Al igual que su admiración por Stanley Kubrick, que puso de manifiesto en Una gota de sangre para morir amando (1973), uno de sus filmes más singulares, otra de las cosas que De la Iglesia nunca ocultó fue su militancia comunista. Sobre esa concepción marxista de que los pobres no pueden elegir otro destino que el que les ha tocado en suerte, y por eso hay algunos que se hacen delincuentes, pivotó todo su cine quinqui. Puesto a buscar intérpretes para aquellos dramas, recorrió los barrios marginales de Madrid —igual que Pasolini hiciera años atrás en los de Roma— en busca de jóvenes lumpen que supieran por su propia experiencia de las miserias de la toxicomanía. Fue tanta su entrega que no dudó, llegado el momento, en meter a delincuentes juveniles en su propia casa. Cuando la policía iba a detenerlos, salía a relucir el nombre del cineasta. Los productores, que otrora no escatimaron medios a Eloy de la Iglesia —su cine, incluido el primer quinqui, les dio mucho dinero—, dejaron de confiar en él. La crítica le perdió el respeto y el resto de la profesión dejó de considerarle.

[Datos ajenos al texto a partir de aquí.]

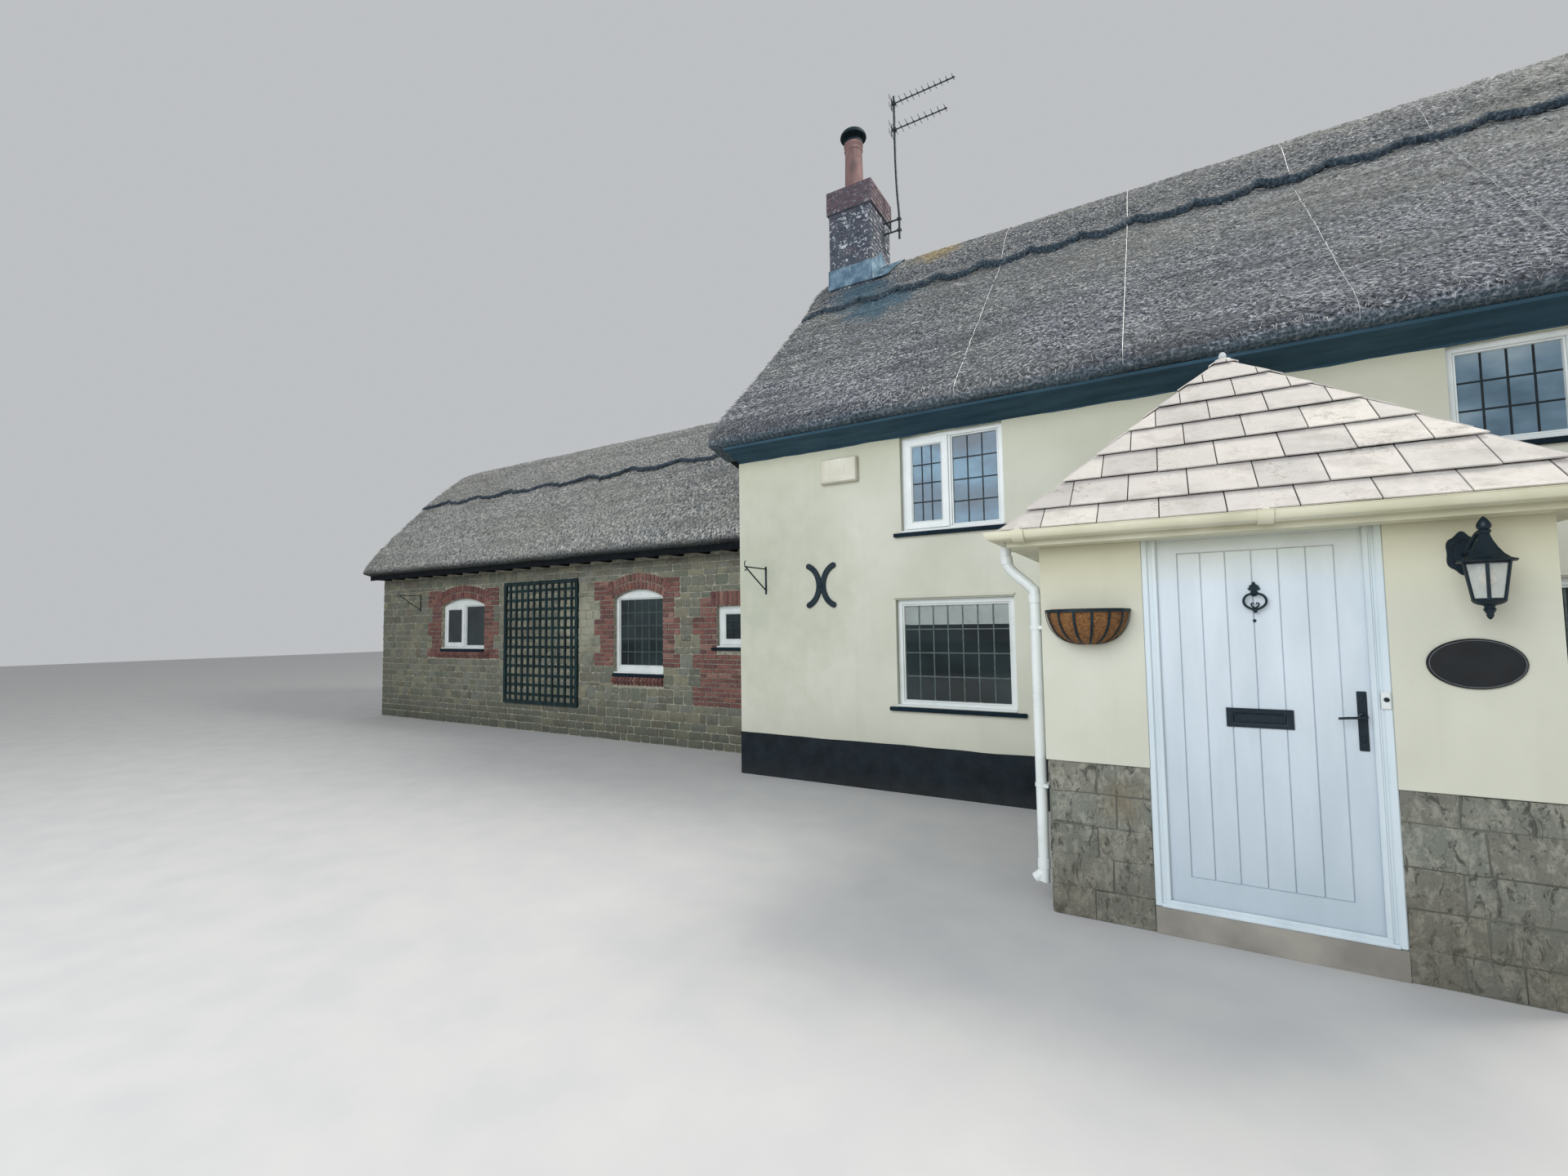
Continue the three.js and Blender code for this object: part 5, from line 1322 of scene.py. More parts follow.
def buildGutter():
    z, radius = gutterPlan["z"], gutterPlan["radius"]
    low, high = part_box("porch_roof")
    shape = newShape()
    section = halfRound(0.0, gutterPlan["wall"], z)
    mitres = ((low.x, high.y, -1, 0), (low.x, low.y, -1, -1), (high.x, low.y, 1, -1),
              (high.x, high.y, 1, 0))
    addLoops(shape, [[(x + wx * out, y + wy * out, up) for out, up in section] for x, y, wx, wy in mitres])
    band = halfRound(0.010, 0.010, z + 0.001)
    for x in gutterPlan["unions"]:
        for shift, half in ((0.0, 0.022), (-0.028, 0.006), (0.028, 0.006)):
            addLoops(shape, [[(x + shift + s, low.y - out, up) for out, up in band] for s in (-half, half)])
        lip = low.y - 2 * radius
        addBlock(shape, (x - 0.015, lip - 0.008, z - 0.004), (x + 0.015, lip + 0.006, z + 0.012), 0.002)
    for y in (low.y + 0.5, high.y - 0.5):
        for side, edge in ((-1, low.x), (1, high.x)):
            addLoops(shape, [[(edge + side * out, y + s, up) for out, up in band] for s in (-0.02, 0.02)])
    piece("porchGutter", shape, "weatheredPvc", "porch_gutter", 40)


downpipePlan = {
    "radius": 0.034, "y": -4.937,
    "path": ((-1.345, 2.283), (-1.345, 2.215), (-1.319, 2.135), (-1.194, 2.01), (-1.174, 1.94),
             (-1.174, 1.50), (-1.174, 0.26), (-1.184, 0.20), (-1.224, 0.16)),      # x and z
    "collars": (2.20, 1.93, 0.245), "clips": (1.75, 0.75),
}


def buildDownpipe():
    shape = newShape()
    radius, y, turns = downpipePlan["radius"], downpipePlan["y"], downpipePlan["path"]
    path = smoothPath([(x, y, z) for x, z in turns], 8)
    addSweep(shape, path, roundSection(radius, 20))

    # a ring that stands out by so much from the pipe, on half its length
    def addRing(out, half, blunt, place, way=(0, 0, 1)):
        profile = [(radius, -half), (radius + out, -blunt), (radius + out, blunt), (radius, half)]
        addLathe(shape, profile, place, way)

    for z in downpipePlan["collars"]:
        near = min(range(1, len(path) - 1), key=lambda i: abs(path[i].z - z))
        addRing(0.005, 0.03, 0.028, path[near], path[near + 1] - path[near - 1])
    x = turns[5][0]
    for z in downpipePlan["clips"]:
        addRing(0.004, 0.012, 0.011, (x, y, z))
        addBlock(shape, (x + 0.02, y - 0.045, z - 0.012), (-1.124, y + 0.045, z + 0.012))
    piece("porchDownpipe", shape, "extrudedPvc", "porch_downpipe", 40)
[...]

Verdaderamente, es muy difícil trabajar con un yonqui.
“Eloy de la Iglesia fue un personaje muy molesto para todo el mundo, para todos los partidos políticos y en todos los momentos”, apuntó con motivo de la exposición Usabiaga. “Fue molesto para el franquismo, fue molesto durante la transición, porque El diputado (1978) era una película en la que José Sacristán recreaba a un político de izquierdas y homosexual que tenía un amante jovencito. Y fue molesto cuando se metió en la droga y presentó al hijo de un guardia civil junto al de un abertzale en El pico”.

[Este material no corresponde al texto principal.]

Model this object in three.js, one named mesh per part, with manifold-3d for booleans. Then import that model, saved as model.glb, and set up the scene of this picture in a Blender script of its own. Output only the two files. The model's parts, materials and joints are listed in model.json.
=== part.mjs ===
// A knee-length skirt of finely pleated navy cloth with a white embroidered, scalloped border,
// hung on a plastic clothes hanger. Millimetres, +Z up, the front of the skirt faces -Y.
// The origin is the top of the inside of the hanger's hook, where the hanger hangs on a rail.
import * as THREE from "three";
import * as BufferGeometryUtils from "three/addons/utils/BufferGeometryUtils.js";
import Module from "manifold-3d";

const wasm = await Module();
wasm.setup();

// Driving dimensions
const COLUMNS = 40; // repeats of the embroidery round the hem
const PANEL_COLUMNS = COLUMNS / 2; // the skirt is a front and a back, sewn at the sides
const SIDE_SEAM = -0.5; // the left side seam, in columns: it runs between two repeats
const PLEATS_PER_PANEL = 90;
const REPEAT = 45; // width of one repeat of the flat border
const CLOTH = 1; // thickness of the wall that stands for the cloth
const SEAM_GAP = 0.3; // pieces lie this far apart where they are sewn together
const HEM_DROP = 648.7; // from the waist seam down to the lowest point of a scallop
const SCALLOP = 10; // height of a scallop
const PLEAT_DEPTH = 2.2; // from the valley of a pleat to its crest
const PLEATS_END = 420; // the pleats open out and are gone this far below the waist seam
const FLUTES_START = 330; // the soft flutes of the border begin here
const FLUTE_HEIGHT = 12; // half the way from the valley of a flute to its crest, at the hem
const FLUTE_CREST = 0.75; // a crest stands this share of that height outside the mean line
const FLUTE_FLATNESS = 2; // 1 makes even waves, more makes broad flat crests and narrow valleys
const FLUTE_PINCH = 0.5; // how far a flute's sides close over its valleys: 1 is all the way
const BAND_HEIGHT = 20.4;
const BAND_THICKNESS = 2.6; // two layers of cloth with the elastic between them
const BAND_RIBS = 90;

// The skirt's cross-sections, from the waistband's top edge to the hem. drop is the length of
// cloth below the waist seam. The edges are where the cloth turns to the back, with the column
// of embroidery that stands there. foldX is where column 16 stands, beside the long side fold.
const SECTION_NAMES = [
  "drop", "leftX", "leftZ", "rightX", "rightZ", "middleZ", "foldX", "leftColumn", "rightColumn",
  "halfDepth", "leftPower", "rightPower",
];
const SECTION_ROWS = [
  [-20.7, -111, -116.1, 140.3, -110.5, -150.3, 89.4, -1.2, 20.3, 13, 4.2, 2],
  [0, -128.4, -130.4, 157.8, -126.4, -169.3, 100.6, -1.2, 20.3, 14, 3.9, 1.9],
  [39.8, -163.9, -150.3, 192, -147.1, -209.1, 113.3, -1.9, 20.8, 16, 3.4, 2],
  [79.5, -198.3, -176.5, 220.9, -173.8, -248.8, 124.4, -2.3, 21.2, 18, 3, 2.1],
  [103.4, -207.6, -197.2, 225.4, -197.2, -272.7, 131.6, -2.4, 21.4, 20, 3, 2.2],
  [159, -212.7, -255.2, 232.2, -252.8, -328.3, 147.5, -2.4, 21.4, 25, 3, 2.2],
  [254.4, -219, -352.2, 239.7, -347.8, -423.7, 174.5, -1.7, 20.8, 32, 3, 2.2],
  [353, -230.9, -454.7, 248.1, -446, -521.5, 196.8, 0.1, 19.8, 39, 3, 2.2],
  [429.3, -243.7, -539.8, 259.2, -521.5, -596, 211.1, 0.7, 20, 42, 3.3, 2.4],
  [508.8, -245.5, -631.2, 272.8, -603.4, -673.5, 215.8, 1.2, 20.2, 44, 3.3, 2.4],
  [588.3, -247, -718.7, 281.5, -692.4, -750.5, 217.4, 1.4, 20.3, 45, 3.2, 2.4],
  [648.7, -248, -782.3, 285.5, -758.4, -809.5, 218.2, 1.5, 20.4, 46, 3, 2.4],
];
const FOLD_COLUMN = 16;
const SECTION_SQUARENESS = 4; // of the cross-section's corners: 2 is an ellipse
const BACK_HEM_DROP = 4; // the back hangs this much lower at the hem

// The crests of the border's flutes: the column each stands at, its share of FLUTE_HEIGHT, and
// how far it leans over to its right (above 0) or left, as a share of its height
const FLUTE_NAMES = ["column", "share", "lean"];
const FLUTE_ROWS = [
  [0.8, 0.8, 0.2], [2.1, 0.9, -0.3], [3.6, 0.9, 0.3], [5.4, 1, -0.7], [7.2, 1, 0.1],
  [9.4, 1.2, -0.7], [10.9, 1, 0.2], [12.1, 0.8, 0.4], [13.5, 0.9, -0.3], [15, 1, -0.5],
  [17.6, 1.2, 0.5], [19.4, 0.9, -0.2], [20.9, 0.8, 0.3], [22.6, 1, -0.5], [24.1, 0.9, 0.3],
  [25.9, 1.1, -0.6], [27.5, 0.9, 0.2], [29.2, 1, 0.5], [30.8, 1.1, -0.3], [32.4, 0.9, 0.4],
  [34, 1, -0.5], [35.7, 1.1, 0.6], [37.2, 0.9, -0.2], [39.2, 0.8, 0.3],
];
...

Así fue como el niño prodigio que con veinte años ya había escrito, dirigido o producido una cincuentena de títulos para televisión acabó siendo uno de los malditos del cine español. Tras una adaptación de La estanquera de Vallecas estrenada en 1986, se mantuvo retirado hasta que en 2003 rodó Los novios búlgaros. Murió prematuramente tres años después, cuando el recuerdo de su último derrotero pesaba más sobre él que la innegable calidad de sus relatos criminales.
De hecho, han sido los cinéfilos, que no el cine oficial, quienes han comenzado a reivindicarle con ahínco dentro del paquete de esa revisión fascinada de la que es objeto el cine quinqui por parte de los aficionados más jóvenes, los veteranos no tanto. Ellos, las nuevas generaciones, son los que han empezado a aplaudir cintas como Una gota de sangre para morir amando. Ambientada en una Madrid futurista, sus secuencias nos presentan a una pandilla de delincuentes juveniles y a una enfermera, encarnada por Sue Lyon.